Immobili vs Btp: l’inflazione fa la differenza
Confrontando un’abitazione media con il Btp a più lungo attualmente disponibile sul mercato, cioè quello con scadenza 2072, si può osservare un risultato sovrapponibile in termini di ritorno dell’investimento: il rendimento di un immobile in locazione risulta infatti pari al 3,1% (dividendo il canone medio al netto di IMU e cedolare secca per il costo effettivo d’acquisto) mentre la cedola lorda del titolo di Stato è pari al 2,15% ma raggiunge il 3,1% alla luce del prezzo di acquisto di molto inferiore al valore nominale. La differenza la fa quindi l’inflazione, in quanto il Buono italiano è per definizione disancorato dai rincari di beni e servizi: se i proprietari riuscissero sempre ad adeguare alla dinamica dei prezzi valutazioni e affitti, il mattone batterebbe cioè il debito pubblico. Nello specifico, simula Moneyfarm, un investimento immobiliare medio con canoni rivalutati al 100% del carovita potrebbe rendere 52.928 euro contro i 47.966 di un Btp 2072. E il ritorno sarebbe pressoché identico, 143.060 euro a fronte di 145.344, anche con un recupero di appena il 50%. Un confronto che si fa più accesso per le proprietà di grandi città come Milano o Roma, dove il rendimento netto immobiliare è minore: in presenza di rivalutazione totale, il BTP resterebbe competitivo per i primi dieci anni prima di essere battuto; ipotizzando un adeguamento parziale, si dimostrerebbe più competitivo sempre.
Ma la previdenza se la gioca.

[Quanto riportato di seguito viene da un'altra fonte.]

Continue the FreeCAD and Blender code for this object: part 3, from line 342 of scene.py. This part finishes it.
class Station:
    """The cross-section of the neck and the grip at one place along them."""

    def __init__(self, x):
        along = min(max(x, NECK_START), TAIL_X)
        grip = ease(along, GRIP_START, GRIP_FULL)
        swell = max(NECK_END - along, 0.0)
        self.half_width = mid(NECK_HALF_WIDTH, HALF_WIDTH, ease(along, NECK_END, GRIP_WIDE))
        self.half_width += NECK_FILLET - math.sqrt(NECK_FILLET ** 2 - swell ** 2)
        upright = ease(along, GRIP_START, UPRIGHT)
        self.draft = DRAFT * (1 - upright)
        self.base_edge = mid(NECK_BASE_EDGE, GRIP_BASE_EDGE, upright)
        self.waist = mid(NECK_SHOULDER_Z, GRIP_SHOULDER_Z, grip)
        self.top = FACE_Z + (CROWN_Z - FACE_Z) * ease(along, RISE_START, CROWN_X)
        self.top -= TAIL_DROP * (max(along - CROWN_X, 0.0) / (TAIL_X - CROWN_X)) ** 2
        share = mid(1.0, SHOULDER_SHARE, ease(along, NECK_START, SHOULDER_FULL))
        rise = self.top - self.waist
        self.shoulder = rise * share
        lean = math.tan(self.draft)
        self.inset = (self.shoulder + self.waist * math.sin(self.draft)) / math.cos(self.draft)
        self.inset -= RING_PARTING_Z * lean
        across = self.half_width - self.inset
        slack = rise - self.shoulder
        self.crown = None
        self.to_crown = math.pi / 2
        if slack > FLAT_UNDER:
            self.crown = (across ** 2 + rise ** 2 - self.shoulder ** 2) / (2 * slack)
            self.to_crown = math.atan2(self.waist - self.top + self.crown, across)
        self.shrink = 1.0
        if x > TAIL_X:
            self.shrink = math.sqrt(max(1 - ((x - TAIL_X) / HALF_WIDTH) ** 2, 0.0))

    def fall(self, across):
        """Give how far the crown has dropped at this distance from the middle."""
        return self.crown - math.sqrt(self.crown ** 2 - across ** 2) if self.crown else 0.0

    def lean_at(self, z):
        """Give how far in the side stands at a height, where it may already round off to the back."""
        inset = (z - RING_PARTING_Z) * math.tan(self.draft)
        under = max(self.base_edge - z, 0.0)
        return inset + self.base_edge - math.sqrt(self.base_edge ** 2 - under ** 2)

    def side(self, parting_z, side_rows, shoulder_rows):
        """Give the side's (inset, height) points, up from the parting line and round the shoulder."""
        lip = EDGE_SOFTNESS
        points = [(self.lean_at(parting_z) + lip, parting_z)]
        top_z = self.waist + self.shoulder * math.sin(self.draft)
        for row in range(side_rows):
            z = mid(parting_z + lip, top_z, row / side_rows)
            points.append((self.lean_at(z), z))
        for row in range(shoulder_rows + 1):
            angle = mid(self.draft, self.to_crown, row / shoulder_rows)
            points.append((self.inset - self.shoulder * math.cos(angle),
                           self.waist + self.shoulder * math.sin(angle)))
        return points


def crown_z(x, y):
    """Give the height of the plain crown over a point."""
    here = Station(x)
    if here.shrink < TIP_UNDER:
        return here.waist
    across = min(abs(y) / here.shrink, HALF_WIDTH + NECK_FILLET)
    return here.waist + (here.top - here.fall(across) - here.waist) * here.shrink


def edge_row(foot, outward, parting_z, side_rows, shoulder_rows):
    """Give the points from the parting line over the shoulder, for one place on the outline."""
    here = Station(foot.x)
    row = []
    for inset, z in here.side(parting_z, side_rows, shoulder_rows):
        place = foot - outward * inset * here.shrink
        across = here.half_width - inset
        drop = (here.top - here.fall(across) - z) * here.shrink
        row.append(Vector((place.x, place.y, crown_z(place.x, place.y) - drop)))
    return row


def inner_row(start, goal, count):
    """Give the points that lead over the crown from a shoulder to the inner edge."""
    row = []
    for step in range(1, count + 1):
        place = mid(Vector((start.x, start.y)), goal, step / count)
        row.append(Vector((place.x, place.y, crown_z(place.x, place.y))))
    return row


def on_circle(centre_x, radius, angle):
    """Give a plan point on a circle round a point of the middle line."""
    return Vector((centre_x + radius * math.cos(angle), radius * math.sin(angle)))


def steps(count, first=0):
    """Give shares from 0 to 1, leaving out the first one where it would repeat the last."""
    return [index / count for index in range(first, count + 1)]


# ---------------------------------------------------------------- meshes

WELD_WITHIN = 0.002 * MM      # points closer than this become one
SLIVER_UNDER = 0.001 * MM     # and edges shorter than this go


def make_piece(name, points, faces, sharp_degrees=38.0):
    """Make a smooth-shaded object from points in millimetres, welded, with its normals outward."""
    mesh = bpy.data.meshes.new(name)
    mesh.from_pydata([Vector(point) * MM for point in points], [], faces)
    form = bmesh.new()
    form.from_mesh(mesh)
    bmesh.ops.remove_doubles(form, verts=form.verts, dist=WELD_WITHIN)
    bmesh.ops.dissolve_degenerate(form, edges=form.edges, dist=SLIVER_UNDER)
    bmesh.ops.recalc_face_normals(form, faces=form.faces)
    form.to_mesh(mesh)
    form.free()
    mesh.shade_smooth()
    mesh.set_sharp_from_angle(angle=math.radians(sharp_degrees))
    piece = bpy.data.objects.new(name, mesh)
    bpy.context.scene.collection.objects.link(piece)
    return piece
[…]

Soprattutto nel lungo termine
Andrea Rocchetti, global head of investment advisory di Moneyfarm
Se il rendimento medio immobiliare (pari alla somma dei canoni netti) viene confrontato con il capitale equivalente ottenibile da un fondo pensione, il risultato cambia invece in funzione della linea di rischio prescelta per quest’ultimo. In uno scenario di rivalutazione dei canoni immobiliari al 75% dell’inflazione, il ritorno a 40 anni della strumento di previdenza si collocherebbe sia in linea con la rendita immobiliare – 180.635 euro contro 174.119 euro in caso di profilo a basso rischio, con focus su obbligazionario governativo Europa – sia notevolmente sopra – 540.339 euro in caso di profilo ad alto rischio, con focus su azionario mondiale. Un duplice risultato che Andrea Rocchetti, global head of Investment Advisory di Moneyfarm, interpreta come la dimostrazione della capacità del mercato di offrire maggiori opportunità del real estate all’aumentare dell’orizzonte temporale disponibile e della propensione al rischio. “Senza contare”, sottolinea il manager, “che possedere una prima casa significa essere già notevolmente esposti al settore immobiliare italiano e al sistema Italia nel suo insieme”.